NESR heads into its May 14 Q1 2026 earnings report on a wave of positive analyst momentum — but the bull case rests on execution in a market still clouded by Saudi Arabia uncertainty.
The most telling signal in the run-up is the analyst activity. BTIG raised its price target to $32 just yesterday, maintaining a Buy rating. Barclays followed suit on Friday, nudging its Overweight target to $34 from $33. Both moves arrive after the stock has already climbed 10% over the past month to $25.43, and more than 47% year-to-date. The consensus mean target of $30.29 implies roughly 19% further upside — though the stock's run has compressed that gap meaningfully. The Street's direction of travel is clearly positive, and the upgrades are arriving close enough to the print to carry weight.
Short interest is genuinely low and not the story here. At 3.8% of free float, it has eased 7.3% over the past month. The borrow market reflects that: cost to borrow runs near 0.47%, and availability remains loose. There is no meaningful short pressure building. Options positioning reinforces the calm — the put/call ratio of 0.065 is marginally above its 20-day average of 0.050 but remains one of the lowest readings of the past year, a long way from the 52-week high of 0.43. Investors are not reaching for downside protection.

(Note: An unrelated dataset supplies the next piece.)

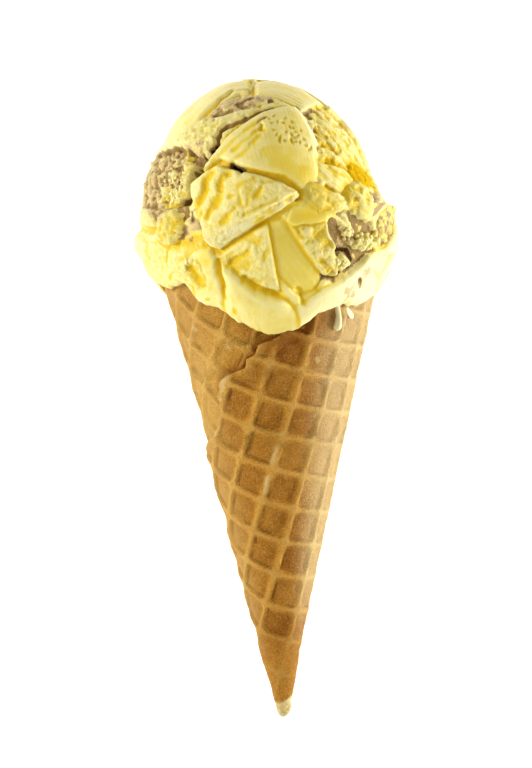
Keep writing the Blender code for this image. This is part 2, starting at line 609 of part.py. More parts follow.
def main():
    for old in list(bpy.data.objects):
        bpy.data.objects.remove(old, do_unlink=True)
    scene = bpy.context.scene
    scene.unit_settings.system = "METRIC"
    parts = bpy.data.collections.new("ice cream waffle cone")
    scene.collection.children.link(parts)
    waffle = food_material("baked waffle", (0.42, 0.22, 0.075), 0.75)
    cream = food_material("yellow ice cream", (0.88, 0.78, 0.32), 0.45)
    link_object("waffle_cone", build_waffle_cone(), parts, waffle)
    link_object("ice_cream", build_ice_cream(), parts, cream)


main()
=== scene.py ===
# An ice cream waffle cone lying on its back: a waffle rolled round a point, filled and topped
# with a folded scoop of yellow ice cream rippled with tan.
import math

import bpy
import numpy as np
from mathutils import Matrix, Vector


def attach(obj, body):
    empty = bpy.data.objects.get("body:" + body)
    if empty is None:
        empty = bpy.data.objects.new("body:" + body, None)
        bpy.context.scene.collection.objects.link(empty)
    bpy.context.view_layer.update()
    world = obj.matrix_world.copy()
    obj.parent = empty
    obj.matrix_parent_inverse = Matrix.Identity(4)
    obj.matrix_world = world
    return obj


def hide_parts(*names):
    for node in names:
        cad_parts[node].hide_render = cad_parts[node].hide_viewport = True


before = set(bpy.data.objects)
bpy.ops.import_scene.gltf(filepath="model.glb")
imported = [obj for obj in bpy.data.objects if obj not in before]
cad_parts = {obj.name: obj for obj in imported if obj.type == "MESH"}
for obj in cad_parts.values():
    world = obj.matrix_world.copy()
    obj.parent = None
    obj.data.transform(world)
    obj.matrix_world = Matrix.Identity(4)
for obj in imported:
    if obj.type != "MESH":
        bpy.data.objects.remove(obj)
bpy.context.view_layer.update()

mm = 0.001

# The cone's own directions, in millimetres: u to the right, v towards the viewer, h from the tip
# along the axis. Azimuths turn round the axis, 0 at the viewer and 90 degrees on the right.
lying = {
    "lean": math.radians(14.2),  # the axis rises towards the scoop
    "middleU": -0.1,
    "middleAlong": 88.7,
    "drop": 1.40,
}


def placeFree(u, v, h):
    # the axis turned up by the lean and dropped towards the ground
    u, v, h = np.broadcast_arrays(np.asarray(u, float), v, h)
    lean = lying["lean"]
    x = u - lying["middleU"]
    y = h * math.cos(lean) - v * math.sin(lean) - lying["middleAlong"]
    z = h * math.sin(lean) + v * math.cos(lean) + lying["drop"]
    return np.stack([x, y, z], axis=-1) * mm


def place(u, v, h):
    # the same, flattened where it meets the ground
    points = placeFree(u, v, h)
    points[..., 2] = np.maximum(points[..., 2], 0.0)
    return points


def around(azimuth, radius, height):
    return place(radius * np.sin(azimuth), radius * np.cos(azimuth), height)


def threes(*columns):
    # points from three columns, or grids, of numbers
    return np.stack(np.broadcast_arrays(*columns), axis=-1)


def smooth(value):
    # 0 below 0, 1 above 1 and a smooth rise between
    value = np.clip(value, 0.0, 1.0)
    return value * value * (3.0 - 2.0 * value)


# Noise on points in millimetres

def cornerValue(x, y, z, salt):
    # a number from -1 to 1 for each corner of a cubic lattice, from its mixed whole coordinates
    mixed = (x * 73856093) ^ (y * 19349663) ^ (z * 83492791) ^ (salt * 40503 + 977)
    mixed = ((mixed ^ (mixed >> 13)) & 0x7fffffff) * 1274126177 & 0x7fffffff
    mixed = (mixed ^ (mixed >> 15)) * 2246822 & 0x7fffffff
    return ((mixed >> 7) & 0xffff) / 32767.5 - 1.0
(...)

The bull case centres on NESR's exposure to Middle East oilfield services, particularly the expected fractender award in Saudi Arabia's Jafurah basin, which would significantly lift stage activity in 2026. With estimated EBITDA of $375 million against an EV near $2.5 billion, the stock trades at roughly 6.1x EV/EBITDA — modest for a company with this growth trajectory. FMR (Fidelity) added nearly 2.8 million shares as of April 30, now holding more than 10% of the company, a notable institutional endorsement heading in.
The bear case is simpler: Saudi Arabia activity has been declining through 2025, and if that trend extends into Q1 results, NESR's guidance for recovery in 2026 faces its first real test. Peers SLB, BKR, and WFRD all fell 6-8% on the week — a sector-wide drag that NESR outran with its 5.5% weekly gain, suggesting the market is pricing in a company-specific positive catalyst rather than simply riding the energy tide.
Thursday's print is therefore less about the Q1 number itself and more about whether management can validate the Jafurah ramp narrative — and whether Saudi activity guidance for Q2 supports the dramatic EBITDA expansion the Street has pencilled in for 2026.